◆ **What to produce**: In the listing below, locate the line containing "# The taper" and the line containing "cad_parts[node].hide_render = cad_parts[node].hide_viewport". Output both of them and every line between, exactly as written, and nothing more.

(Collection entries)

>>>>

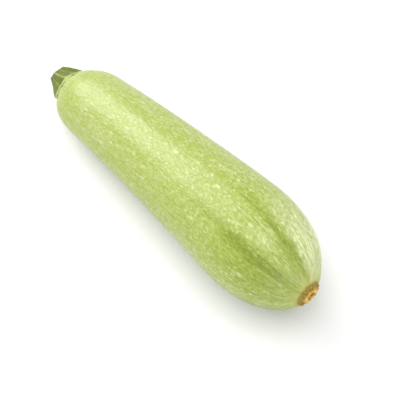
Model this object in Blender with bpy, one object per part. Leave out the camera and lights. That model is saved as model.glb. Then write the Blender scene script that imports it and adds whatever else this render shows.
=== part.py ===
"""A courgette, as picked, lying on its flattened underside.

Metres, +Z up, +X towards the blossom end. The origin is under the middle of the whole object, at the height
of the surface that it rests on. Angles around the fruit start at +Y and turn towards +Z.
"""

from math import acos, atan, atan2, cos, exp, pi, radians, sin, tan

import bmesh
import bpy
from mathutils import Vector

# Fruit: its length, the straight taper of its body, and the rounding of its two ends.
FRUIT_LENGTH = 0.2035
NECK_RADIUS = 0.0228
NECK_AT = 0.025
TAPER = 0.078
SHOULDER_REACH = 0.026
SHOULDER_FULLNESS = 2.4
TIP_REACH = 0.059
TIP_FULLNESS = 2.0
END_INSET = 0.0018
SIDEWAYS_BEND = 0.0033

# Five blunt angles run along the fruit and the stem. They are plainest at the two ends of the fruit.
ANGLES = 5
ANGLE_START = radians(30)
BODY_ANGULARITY = 0.010
END_ANGULARITY = 0.018

# The side that lay on the ground is flattened by this much.
GROUND_FLAT_DEPTH = 0.0004

# Stem: a ribbed stalk that widens into a foot on the fruit, and whose far end is cut aslant.
STEM_LENGTH = 0.0135
STEM_CUT_RADIUS = 0.0048
STEM_FOOT_RADIUS = 0.0114
STEM_FLARE = 1.1
STEM_RIB = 0.11
STEM_SWAY = 0.0004
STEM_CUT_SIDE_SLANT = radians(12)
STEM_CUT_TOP_SLANT = radians(20)
STEM_CUT_ROUNDING = 0.0005

# Blossom scar: a low dome of cork with a pit in the middle.
SCAR_RADIUS = 0.0085
SCAR_HEIGHT = 0.0026
SCAR_EDGE_HEIGHT = 0.0012
PIT_RADIUS = 0.0026
PIT_DEPTH = 0.0016

# The stem and the scar keep this gap to the fruit.
JOINT_GAP = 0.0003

FRUIT_RINGS = 42
FRUIT_SEGMENTS = 48
STEM_RINGS = 12
STEM_SEGMENTS = 40
SCAR_RINGS = 12
SCAR_SEGMENTS = 32


def clear_objects():
    for old in list(bpy.data.objects):
        bpy.data.objects.remove(old, do_unlink=True)


def new_collection(name):
    collection = bpy.data.collections.new(name)
    bpy.context.scene.collection.children.link(collection)
    return collection


def plain_material(name, colour, roughness):
    material = bpy.data.materials.new(name)
    material.use_nodes = True
    shader = material.node_tree.nodes["Principled BSDF"]
    shader.inputs["Base Color"].default_value = (*colour, 1.0)
    shader.inputs["Roughness"].default_value = roughness
    shader.inputs["Metallic"].default_value = 0.0
    return material


def ringed_solid(name, rings, segments, place, material, collection):
    """A closed skin of rings between two poles on the X axis. place(ring, angle) puts each point."""
    skin = bmesh.new()
    bmesh.ops.create_uvsphere(skin, u_segments=segments, v_segments=rings, radius=1.0)
    for vertex in skin.verts:
        from_first_pole = acos(max(-1.0, min(1.0, -vertex.co.z)))
        ring = round(rings * from_first_pole / pi)
        vertex.co = place(ring, atan2(vertex.co.y, vertex.co.x))
    mesh = bpy.data.meshes.new(name)
    skin.to_mesh(mesh)
    skin.free()
    mesh.shade_smooth()
    mesh.set_sharp_from_angle(angle=radians(50))
    mesh.materials.append(material)
    piece = bpy.data.objects.new(name, mesh)
    collection.objects.link(piece)
    return piece


def rounded_end(distance, reach, fullness):
    """1 where the end's rounding begins, 0 where it closes."""
    inward = max(0.0, 1.0 - distance / reach)
    return max(0.0, 1.0 - inward ** fullness) ** (1.0 / fullness)


def fruit_radius(along):
    body = NECK_RADIUS + TAPER * (along - NECK_AT)
    shoulder = rounded_end(along + END_INSET, SHOULDER_REACH, SHOULDER_FULLNESS)
    tip = rounded_end(FRUIT_LENGTH - along + END_INSET, TIP_REACH, TIP_FULLNESS)
    return body * shoulder * tip


def blunt_angles(angle, height):
    """1 on average, and more by height on each of the five angles."""
    return 1.0 + height * cos(ANGLES * (angle - ANGLE_START))


def fruit_point(ring, angle):
    """Rings crowd towards both ends, where the fruit rounds. The two poles close its ends."""
    length_share = 0.5 - 0.5 * cos(pi * ring / FRUIT_RINGS)
    along = FRUIT_LENGTH * length_share
    endness = (2.0 * length_share - 1.0) ** 2
    angularity = BODY_ANGULARITY + (END_ANGULARITY - BODY_ANGULARITY) * endness
    at_pole = ring in (0, FRUIT_RINGS)
    radius = 0.0 if at_pole else fruit_radius(along) * blunt_angles(angle, angularity)
    sideways = SIDEWAYS_BEND * 4.0 * length_share * (1.0 - length_share)
    return Vector((along, sideways + radius * cos(angle), radius * sin(angle)))


def stem_point(ring, angle):
    """The first pole is the middle of the cut face, the last is the middle of the foot."""
    towards_foot = max(0.0, min(1.0, (ring - 1) / (STEM_RINGS - 2)))
    towards_cut = 1.0 - towards_foot
    radius = STEM_CUT_RADIUS + (STEM_FOOT_RADIUS - STEM_CUT_RADIUS) * towards_foot ** STEM_FLARE
    radius *= blunt_angles(angle, STEM_RIB)
    if ring == 1:
        radius -= STEM_CUT_ROUNDING
    if ring in (0, STEM_RINGS):
        radius = 0.0
    y = radius * cos(angle) + STEM_SWAY * towards_cut ** 2
    z = radius * sin(angle)
    slant = y * tan(STEM_CUT_SIDE_SLANT * towards_cut) + z * tan(STEM_CUT_TOP_SLANT * towards_cut)
    return Vector((slant - JOINT_GAP - STEM_LENGTH * towards_cut, y, z))


def scar_height(radius):
    dome = (SCAR_HEIGHT - SCAR_EDGE_HEIGHT) * (1.0 - (radius / SCAR_RADIUS) ** 4)
    pit = PIT_DEPTH * exp(-(radius / PIT_RADIUS) ** 2)
    return SCAR_EDGE_HEIGHT + dome - pit


def scar_point(ring, angle):
    """The first pole is the middle of the flat back, and the last is the bottom of the pit."""
    if ring < 2:
        radius = SCAR_RADIUS * ring
        height = 0.0
    else:
        radius = SCAR_RADIUS * (SCAR_RINGS - ring) / (SCAR_RINGS - 2)
        height = scar_height(radius)
    return Vector((JOINT_GAP + height, radius * cos(angle), radius * sin(angle)))


def ground_cutter(ground_height, collection):
    """A block whose top is the ground. It takes the lowest sliver off the fruit, which leaves it flat."""
    size = 2.0 * FRUIT_LENGTH
    block = bmesh.new()
    bmesh.ops.create_cube(block, size=size)
    mesh = bpy.data.meshes.new("ground_cutter")
    block.to_mesh(mesh)
    block.free()
    cutter = bpy.data.objects.new("ground_cutter", mesh)
    cutter.location = (0.5 * FRUIT_LENGTH, 0.0, ground_height - 0.5 * size)
    cutter.hide_render = True
    cutter.display_type = "WIRE"
    collection.objects.link(cutter)
    return cutter


def cut_flat(fruit, cutter):
    flat = fruit.modifiers.new("ground flat", "BOOLEAN")
    flat.operation = "DIFFERENCE"
    flat.solver = "EXACT"
    flat.object = cutter


def world_corners(pieces):
    bpy.context.view_layer.update()
    points = [piece.matrix_world @ vertex.co for piece in pieces for vertex in piece.data.vertices]
    low = Vector([min(point[axis] for point in points) for axis in range(3)])
    high = Vector([max(point[axis] for point in points) for axis in range(3)])
    return low, high


def build_courgette():
    clear_objects()
    pieces = new_collection("courgette")
    cutters = new_collection("cutters")
    skin = plain_material("skin", (0.55, 0.66, 0.18), 0.35)
    stalk = plain_material("stalk", (0.24, 0.29, 0.08), 0.60)
    cork = plain_material("cork", (0.50, 0.33, 0.08), 0.80)

    fruit = ringed_solid("fruit", FRUIT_RINGS, FRUIT_SEGMENTS, fruit_point, skin, pieces)
    stem = ringed_solid("stem", STEM_RINGS, STEM_SEGMENTS, stem_point, stalk, pieces)
    scar = ringed_solid("blossom_scar", SCAR_RINGS, SCAR_SEGMENTS, scar_point, cork, pieces)
    scar.location.x = FRUIT_LENGTH

    # The taper tips the centre line up towards the blossom end, so that the underside lies level.
    lying = bpy.data.objects.new("lying_courgette", None)
    lying.rotation_euler.y = -atan(TAPER)
    pieces.objects.link(lying)
    for piece in (fruit, stem, scar):
        piece.parent = lying

    low, high = world_corners([fruit, stem, scar])
    ground_height = low.z + GROUND_FLAT_DEPTH
    cutter = ground_cutter(ground_height, cutters)
    cut_flat(fruit, cutter)
    to_origin = Vector((-0.5 * (low.x + high.x), -0.5 * (low.y + high.y), -ground_height))
    lying.location += to_origin
    cutter.location += to_origin


build_courgette()
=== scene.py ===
"""The finish of a courgette as picked: its skin, stalk and blossom scar, on a pale floor under soft light.

Metres, +Z up, +X towards the blossom end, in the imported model's frame. Each piece grew by a rule, so each is
a Geometry Nodes tree that wraps a grid into a closed skin of rings. Angles around the fruit start at +Y and
turn towards +Z. A place on a piece is first worked out in the courgette's own straight frame, where the
stalk end of the fruit is the origin and +X is the centre line. It is then leaned and seated where the CAD
fruit is.
"""

from math import atan, cos, pi, radians, sin

import bpy
from mathutils import Matrix, Vector


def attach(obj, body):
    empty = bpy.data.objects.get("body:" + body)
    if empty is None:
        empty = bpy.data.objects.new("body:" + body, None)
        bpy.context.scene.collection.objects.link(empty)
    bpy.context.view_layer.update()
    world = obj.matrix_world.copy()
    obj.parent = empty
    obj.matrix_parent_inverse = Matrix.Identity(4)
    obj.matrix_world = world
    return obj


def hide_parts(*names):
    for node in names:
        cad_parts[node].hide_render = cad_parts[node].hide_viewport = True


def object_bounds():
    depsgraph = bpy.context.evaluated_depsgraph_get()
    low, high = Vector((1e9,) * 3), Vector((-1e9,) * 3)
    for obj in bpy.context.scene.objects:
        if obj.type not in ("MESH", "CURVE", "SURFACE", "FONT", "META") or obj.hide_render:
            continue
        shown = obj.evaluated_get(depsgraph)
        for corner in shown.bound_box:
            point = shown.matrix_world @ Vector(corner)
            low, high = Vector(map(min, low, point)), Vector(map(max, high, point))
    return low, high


# The fruit's own rule, as the CAD has it: taper, rounded ends, sideways bend and five blunt angles.
NECK_RADIUS = 0.0228
NECK_AT = 0.025
TAPER = 0.078
SHOULDER_REACH = 0.026
SHOULDER_FULLNESS = 2.4
TIP_REACH = 0.059
TIP_FULLNESS = 2.0
END_INSET = 0.0018
SIDEWAYS_BEND = 0.0033
ANGLES = 5
ANGLE_START = radians(30)
BODY_ANGULARITY = 0.010
END_ANGULARITY = 0.018

# The stalk's and the scar's sizes, as the CAD has them.
STEM_LENGTH = 0.0135
STEM_CUT_RADIUS = 0.0048
STEM_FOOT_RADIUS = 0.0114
STEM_FLARE = 1.1
STEM_SWAY = 0.0004
STEM_CUT_SIDE_SLANT = radians(12)
STEM_CUT_TOP_SLANT = radians(20)
SCAR_RADIUS = 0.0085
SCAR_HEIGHT = 0.0026
SCAR_EDGE_HEIGHT = 0.0012
PIT_DEPTH = 0.0016
JOINT_GAP = 0.0003

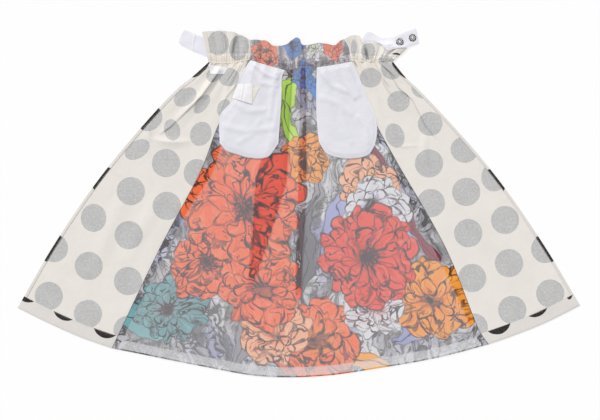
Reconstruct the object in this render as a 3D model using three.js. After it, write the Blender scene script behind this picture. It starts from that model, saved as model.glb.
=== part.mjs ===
// A panelled skirt, opened out flat on a table with its wrong side up. A front panel of printed
// sheer cloth lies between two panels of dotted cotton. A gathered casing with a frilled heading
// runs along the waist, with a ribbon tab at each end and two snaps on one of them. A free sheer
// lining hangs behind the front, two pocket bags hang from the waist, and the hems are turned up.
// Millimetres: +X runs along the hem to the right, +Y up to the waist, +Z up off the table.
import * as THREE from 'three';

// Walls of cloth, and the gaps between pieces that touch
const COTTON = 1.2;
const SHEER = 1.0;
const LINING = 1.0;
const POCKETING = 1.0;
const RIBBON = 1.4;
const LABEL = 1.0;
const GAP = 0.3;
const SEAM_HALF_GAP = 0.2;
const CASING_GAP = 0.6;

// Lengths along the cloth
const DROP = 780;
const COTTON_HEM = 33;
const LINING_HEM = 26;
const LINING_SHORTER = 4;
const SIDE_HEM = 7;

// Rows of each panel, as distances down the cloth from the waist to the hem
const ROWS = [
  0, 14, 32, 55, 85, 125, 175, 235, 305, 380, 455, 530, 605, 680,
  DROP - COTTON_HEM, DROP - LINING_HEM, DROP - LINING_SHORTER, DROP,
];
const HEM_ROW = ROWS.indexOf(DROP - COTTON_HEM);
const LINING_HEM_ROW = ROWS.indexOf(DROP - LINING_HEM);
const LINING_END_ROW = ROWS.indexOf(DROP - LINING_SHORTER);
const LAST_ROW = ROWS.length - 1;

// Edges of the pieces, as points [x, y] of a smooth curve, from the waist down or left to right
const EDGE = {
  left: [[-226, 351], [-267, 314], [-307, 282], [-432, 144], [-520, 32], [-620, -118], [-703, -263]],
  right: [[235, 352], [268, 312], [300, 282], [428, 144], [518, 32], [620, -118], [703, -257]],
  leftSeam: [[-122, 358], [-130, 338], [-158, 262], [-199, 200], [-245, 82], [-347, -111], [-468, -364]],
  rightSeam: [[130, 355], [136, 338], [160, 270], [195, 194], [242, 108], [370, -118], [453, -322],
    [475, -354]],
  leftHem: [[-703, -263], [-622, -303], [-547, -336], [-468, -364]],
  frontHem: [[-468, -364], [-397, -378], [-247, -408], [-97, -433.5], [53, -433.5], [203, -413],
    [353, -386], [475, -354]],
  rightHem: [[475, -354], [540, -331], [615, -301], [703, -257]],
  leftWaist: [[-226, 351], [-197, 348], [-160, 350], [-122, 358]],
  frontWaist: [[-122, 358], [-92, 349], [-35, 332], [3, 336], [45, 339], [90, 346], [130, 355]],
  rightWaist: [[130, 355], [165, 352], [203, 354], [235, 352]],
  leftHeadingTop: [[-242, 427], [-197, 429], [-170, 427], [-153, 422], [-122, 407]],
  frontHeadingTop: [[-122, 407], [-82, 404], [-62, 392], [-27, 397], [-20, 404], [-7, 412], [2, 408],
    [9, 394], [53, 399], [90, 394], [103, 404], [113, 409]],
  rightHeadingTop: [[113, 409], [133, 417], [150, 417], [160, 400], [190, 401], [240, 392],
    [272, 387]],
  leftHeadingEnd: [[-242, 427], [-234, 390], [-226, 351]],
  leftHeadingSeam: [[-122, 407], [-121, 380], [-122, 358]],
  rightHeadingSeam: [[113, 409], [124, 389], [130, 355]],
  rightHeadingEnd: [[272, 387], [262, 376], [247, 363], [235, 352]],
};

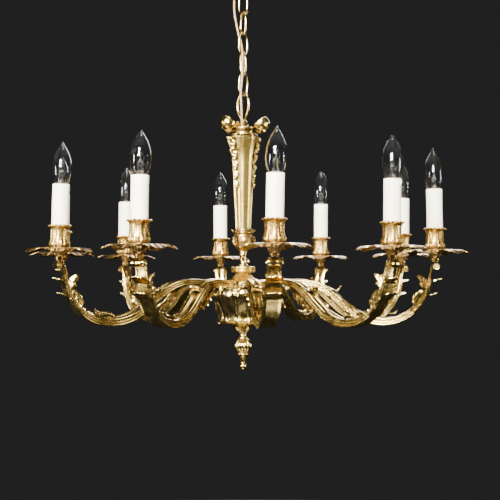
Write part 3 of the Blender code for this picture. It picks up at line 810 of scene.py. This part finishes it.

<<<<

◆ **Reply**:
    # The taper tips the centre line up towards the blossom end, so that the underside lies level.
    lying = bpy.data.objects.new("lying_courgette", None)
    lying.rotation_euler.y = -atan(TAPER)
    pieces.objects.link(lying)
    for piece in (fruit, stem, scar):
        piece.parent = lying

    low, high = world_corners([fruit, stem, scar])
    ground_height = low.z + GROUND_FLAT_DEPTH
    cutter = ground_cutter(ground_height, cutters)
    cut_flat(fruit, cutter)
    to_origin = Vector((-0.5 * (low.x + high.x), -0.5 * (low.y + high.y), -ground_height))
    lying.location += to_origin
    cutter.location += to_origin


build_courgette()
=== scene.py ===
"""The finish of a courgette as picked: its skin, stalk and blossom scar, on a pale floor under soft light.

Metres, +Z up, +X towards the blossom end, in the imported model's frame. Each piece grew by a rule, so each is
a Geometry Nodes tree that wraps a grid into a closed skin of rings. Angles around the fruit start at +Y and
turn towards +Z. A place on a piece is first worked out in the courgette's own straight frame, where the
stalk end of the fruit is the origin and +X is the centre line. It is then leaned and seated where the CAD
fruit is.
"""

from math import atan, cos, pi, radians, sin

import bpy
from mathutils import Matrix, Vector


def attach(obj, body):
    empty = bpy.data.objects.get("body:" + body)
    if empty is None:
        empty = bpy.data.objects.new("body:" + body, None)
        bpy.context.scene.collection.objects.link(empty)
    bpy.context.view_layer.update()
    world = obj.matrix_world.copy()
    obj.parent = empty
    obj.matrix_parent_inverse = Matrix.Identity(4)
    obj.matrix_world = world
    return obj


def hide_parts(*names):
    for node in names:
        cad_parts[node].hide_render = cad_parts[node].hide_viewport = True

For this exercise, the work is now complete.